▸ Given request
Copy exactly the lines from the first line of the records below through the line containing "while it is made", including both, and nothing else.

Entries with model source code
'''
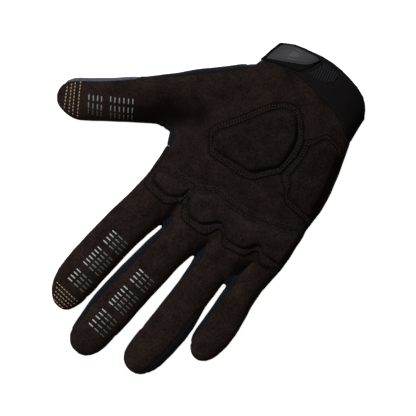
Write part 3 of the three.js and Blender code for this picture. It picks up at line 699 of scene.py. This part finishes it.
# For each: its two lines, the crown's height, and the distance over which it runs out to the zigzag line.
PATCHES = {
    "thenar_pad": (THENAR, THENAR_CROWN, 3, None),
    "heel_pad": (HEEL, HEEL_CROWN, 2.8, None),
    "knuckle_pad": (KNUCKLE, KNUCKLE_CROWN, 2.8, 9),
    "index_pad": (INDEX, INDEX_CROWN, 1.7, 5),
}
PATCH_FOOT = 7
SUNK = -0.2  # how far a layer's underside lies over the form
CROWN_EDGE = 5  # how far in a crown reaches its height
FLANGE, FLANGE_EDGE, FLANGE_BASE, FLANGE_FADED, FLANGE_FADE = 0.55, 0.6, 0.06, 0.16, 3
VALLEY, VALLEY_WIDTH = 0.42, 0.75
RIPPLE, RIPPLE_EDGE = 0.12, 3  # the waves of a crown, and how far in they are at full depth
MARGIN = 5  # round a layer's outline, while it is made


# A layer that lies on the form from low over it up to what heights gives for places seen from above.
def layer(name, outline, low, heights, foot, smoothing=2):
    spread = offset(outline, MARGIN)
    (left, front), (right, back) = spread.min(axis=0), spread.max(axis=0)
    region = prism([(left, front), (right, front), (right, back), (left, back)], foot - MARGIN, SKY)
    base = copy_of(form, "base")
    cut(base, region, "INTERSECT")
    pick(base)
    with editing():
        bpy.ops.mesh.subdivide(number_cuts=1)
    apply_modifier(base, "SMOOTH", factor=0.5, iterations=smoothing)
    points, normals = points_of(base), normals_of(base)
    top = copy_of(base, name)
    move_points(top, points + normals * heights(points[:, :2])[:, None])
    move_points(base, points + normals * low)
    cut(top, base)
    edge = prism(outline, foot, SKY)
    cut(top, edge, "INTERSECT")
    drop(region, base, edge)
    return without_crumbs(top)


# How high a stitched patch stands: a thin flange, a valley of stitches and the crown of the padding.
def patch_heights(outline, crown, tall, fade):
    outline, crown = rounded(outline), rounded(crown)

    def heights(spots):
        into = depth_in(outline, spots)
        over = depth_in(crown, spots)
        rise = np.sqrt(1 - (1 - np.clip(over / CROWN_EDGE, 0, 1)) ** 2)
        x, y = spots.T
        waves = RIPPLE * np.sin(x / 2.6 + 1.5 * np.sin(y / 4.1)) * np.sin(y / 3.3 + 1.2 * np.sin(x / 5.2))
        crowned = tall * rise + waves * smoothstep(over / RIPPLE_EDGE)
        valley = VALLEY * bell(over, VALLEY_WIDTH)
        flange = FLANGE * np.sqrt(1 - (1 - np.clip(into / FLANGE_EDGE, 0, 1)) ** 2) + FLANGE_BASE
        if fade:
            away = distance_to(ZIGZAG_CURVE, spots, closed=False)
            share = smoothstep(away / fade)
            crowned *= share
            valley *= share
            flange = FLANGE_FADED + (flange - FLANGE_FADED) * smoothstep(away / FLANGE_FADE)
        return flange + crowned - valley

    return heights


def make_patches():
    patches = {}
    for name, (outline, crown, tall, fade) in PATCHES.items():
        heights = patch_heights(outline, crown, tall, fade)
        patches[name] = layer(name, rounded(outline), SUNK, heights, PATCH_FOOT)
    return patches


# The closure at the cuff's thumb side: the strap's end and, over it, the moulded pull tab.
STRAP = seen_at(CUFF_TOP, [
    (8.6, -88.3), (20, -87.4), (27, -84.8), (31.5, -82), (34, -80.4), (42, -79), (42, -64.6),
    (34.6, -64.8), (30, -67.4), (22, -71), (15.5, -73), (13, -75.5), (10.5, -81),
])
TAB = seen_at(CUFF_TOP, [
    (10.2, -87.3), (13, -87.5), (19.4, -85.8), (24, -84.5), (28.3, -82.7), (31, -80.9), (32.4, -79.3),
    (33.4, -76.5), (33.9, -72.5), (34.2, -68.5), (33.4, -67.4), (32, -68.4), (28, -70.8), (24, -73.3),
    (18, -77.1), (14, -80), (12.3, -82), (10.5, -85.6),
])
LOOP_PATCH = seen_at(CUFF_TOP, [
    (-5.4, -88.6), (0, -89.4), (6, -89), (6.8, -84.4), (8.1, -80), (9.6, -77.3), (4.5, -77.5), (-2, -79.8),
    (-5.4, -83.5),
])
# How high each stands at its edge, how much more inside it, and over which width it gets there.
STRAP_EDGE, STRAP_MORE, STRAP_BEVEL = 0.25, 0.55, 0.7
TAB_EDGE, TAB_MORE, TAB_BEVEL = 0.6, 0.6, 1.8
LOOP_EDGE, LOOP_MORE, LOOP_BEVEL = 0.3, 0.35, 0.6
TAB_RISE = 0.9  # from the glove up to the tab's underside
GROOVE, GROOVE_INSET, GROOVE_WIDTH = 0.2, 2, 0.5
RIB, RIB_PITCH = 0.2, 1.5
RIB_ACROSS = (0.94, 0.34)
CLOSURE_FOOT, LOOP_FOOT = 8, 14


def strap_heights(spots):
    return STRAP_EDGE + STRAP_MORE * smoothstep(depth_in(STRAP, spots) / STRAP_BEVEL)


# A plate with a bevelled edge and a fine groove inside it.
def tab_heights(spots):
    into = depth_in(rounded(TAB), spots)
    bevel = TAB_MORE * smoothstep(into / TAB_BEVEL)
    groove = GROOVE * bell(into - GROOVE_INSET, GROOVE_WIDTH)
    return TAB_RISE + TAB_EDGE + bevel - groove


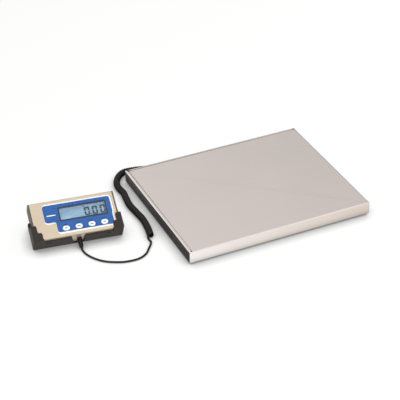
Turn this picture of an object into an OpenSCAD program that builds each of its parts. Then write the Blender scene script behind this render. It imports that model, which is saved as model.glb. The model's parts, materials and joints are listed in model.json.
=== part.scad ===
/* [Platform] */
// Width of the weighing platform
platform_w = 381; // [300:1:600]
// Depth of the weighing platform
platform_d = 305; // [260:1:500]
// Height of the platter's folded skirt
skirt_h = 23.4; // [23:0.1:40]
// Gap between the skirt and the floor
skirt_gap = 5; // [4.5:0.1:9]
// Thickness of the platter's steel sheet
platter_t = 1; // [0.8:0.1:1.6]
// Outer radius of the platter's folded corners
platter_r = 2; // [1.8:0.1:5]

/* [Platform works] */
// Gap between the skirt and the base frame
frame_gap = 3; // [2:0.5:8]
// Thickness of the base frame's sheet
frame_t = 1.5; // [1:0.1:3]
// Height of the base frame's upturned flange
flange_h = 9; // [8:0.5:12]
// Height of the rubber feet
foot_h = 6; // [5.5:0.5:9]
// Radius of the rubber feet
foot_r = 13; // [9:0.5:16]
// Distance of each load point from the platform's edges
load_inset = 36; // [28:1:60]
// Length of a load cell
cell_l = 62; // [55:1:75]
// Width of a load cell
cell_w = 14; // [12:0.5:20]
// Height of a load cell
cell_h = 9.5; // [8:0.1:10.5]
// Height of the spacer under a load cell's fixed end
spacer_h = 5; // [4.8:0.1:7]
// Radius of a load stud
stud_r = 3; // [2:0.1:4]
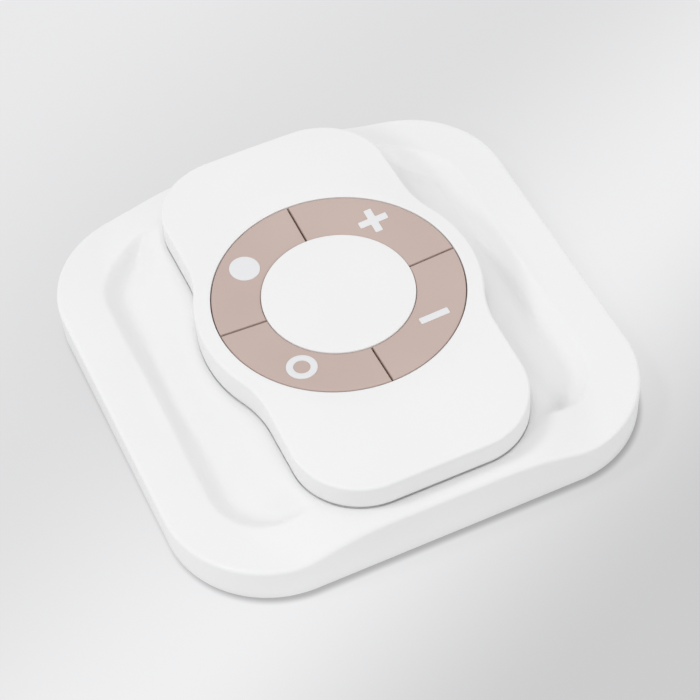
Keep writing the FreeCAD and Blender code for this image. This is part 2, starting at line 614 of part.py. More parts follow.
def make_remote_cover():
    """Upper case of the remote: the white face with its round opening, and the side all round."""
    outside = remote_plan("cover_outside", "0", EDGE_LOW, FACE)
    fallen_top(outside, "cover_face", FACE)
    level = value(FACE)
    lowest = level - 2 * value("sizes.face_fall")

    def is_upper_edge(edge):
        return edge.BoundBox.ZMin > lowest and edge.BoundBox.ZMax < level - 1e-4

    dress(outside, "PartDesign::Fillet", "cover_top_round", is_upper_edge, Radius="sizes.remote_round")
    dress(outside, "PartDesign::Fillet", "cover_low_round", at_height(EDGE_LOW),
          Radius="sizes.remote_low_round")
    inside = remote_plan("cover_inside", "(-sizes.cover_wall)", EDGE_LOW, CEILING)
    fallen_top(inside, "cover_ceiling", CEILING)
    opening = rod("cover_opening", COVER_HOLE, CEILING, FACE)
    posts = row_of(rod, "case_post", CASE_SCREWS, "sizes.case_post_radius",
                   f"{FLOOR_TOP} + sizes.slide_play", f"{CEILING} - sizes.face_fall / 2")
    pilots = row_of(rod, "case_pilot", CASE_SCREWS, "sizes.case_screw_radius + sizes.fit_play", FLOOR_TOP,
                    f"{DOOR_LOW} + sizes.case_head_height + sizes.case_screw_length + sizes.slide_play")
    shell = join("cover_blank", cut("cover_shell", outside, inside, opening), *posts)
    nodes["remote_cover"] = cut("remote_cover", shell, *pilots)


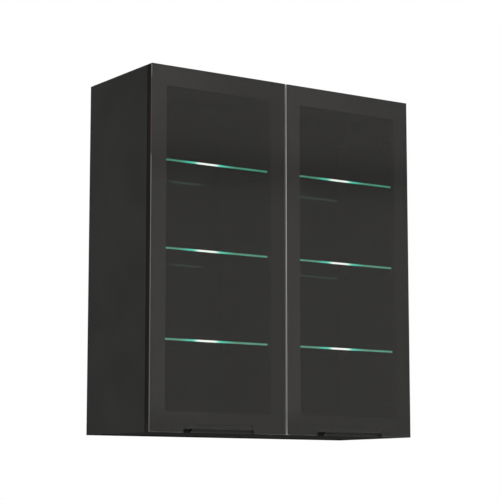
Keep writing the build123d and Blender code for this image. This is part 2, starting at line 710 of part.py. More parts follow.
'''
▸ Correct output
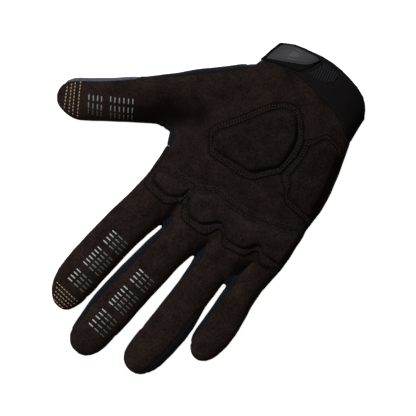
Write part 3 of the three.js and Blender code for this picture. It picks up at line 699 of scene.py. This part finishes it.
# For each: its two lines, the crown's height, and the distance over which it runs out to the zigzag line.
PATCHES = {
    "thenar_pad": (THENAR, THENAR_CROWN, 3, None),
    "heel_pad": (HEEL, HEEL_CROWN, 2.8, None),
    "knuckle_pad": (KNUCKLE, KNUCKLE_CROWN, 2.8, 9),
    "index_pad": (INDEX, INDEX_CROWN, 1.7, 5),
}
PATCH_FOOT = 7
SUNK = -0.2  # how far a layer's underside lies over the form
CROWN_EDGE = 5  # how far in a crown reaches its height
FLANGE, FLANGE_EDGE, FLANGE_BASE, FLANGE_FADED, FLANGE_FADE = 0.55, 0.6, 0.06, 0.16, 3
VALLEY, VALLEY_WIDTH = 0.42, 0.75
RIPPLE, RIPPLE_EDGE = 0.12, 3  # the waves of a crown, and how far in they are at full depth
MARGIN = 5  # round a layer's outline, while it is made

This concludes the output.